Kahramanmaraş'ta 6 Şubat'ta meydana gelen depremlerin etkilediği bölgeye nisan ayında gittiğini dile getiren Mayumi, "Gördüğüm afetin büyüklüğü beni çok etkiledi. Bu afete karşı yapılmış olanları da yerinde gözlemledim. Çok değerli faaliyetler gerçekleştirilmiş ama çok sıkıntılar çekildiğini de gördüm. Bu, projedeki motivasyonumu da artırdı. Kahramanmaraş depremlerine Japonya'da 'mega afet' diyebiliriz. Şu anda Japonya'da da bu şekilde bir mega afet olursa biz buna nasıl hazır oluruz diye çalışmalar yapıyoruz. Belirli teknolojik gelişmeler var, iyileştirmeler var, belirli seviyedeyiz ama hale mega afet durumu gerçekleşirse, buna nasıl hazır olmalıyız diye çalışmalar yapıyoruz." ifadelerini kullandı
Mayumi, Türkiye ve Japonya'nın deprem açısından çok riskli bölgelerde yer aldığına işaret ederek, İstanbul ve Tokyo'da risklerin azaltması yönünde ortak çalışma yürüttüklerini söyledi.

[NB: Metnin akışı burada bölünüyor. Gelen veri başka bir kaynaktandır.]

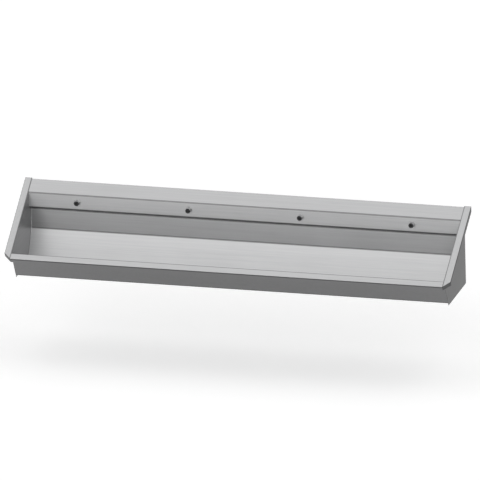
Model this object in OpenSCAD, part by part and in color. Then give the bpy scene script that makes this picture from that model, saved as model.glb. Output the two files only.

Türkiye'nin özellikle 1999 Marmara depreminden sonra binalarda iyileştirmeler gerçekleştirdiğine dikkati çeken Mayumi, şunları kaydetti:
"Yeni tasarım kodlarıyla Türkiye'de mühendislik açısından depreme dirençli yapıların oluşturulmasında önemli mesafe katedildiğini düşünüyorum. Ancak bina stoku açısından ciddi bir sıkıntı var çünkü modern kodların öncesinde yapılmış pek çok bina var. Ülkemizde de bu tür mevcut, eski binaların durumuyla ilgili endişeler yaşıyoruz. Bu konuda ciddi çalışmalar yapılması gerekiyor. Özellikle halkın bilinçlendirilmesi yönünde çok ciddi çalışmalar yapıldığını gördük. 1999 depreminden sonra genç jenerasyon, çok büyük depremler yaşamamıştı Kahramanmaraş depremlerine kadar. Onların da bilgilendirilmesi, eğitilmesi açısından çok ciddi eğitim malzemeleri, sanal gerçeklik gibi konuları da içerisine alarak iyileştirmeler yapmayı düşünüyoruz."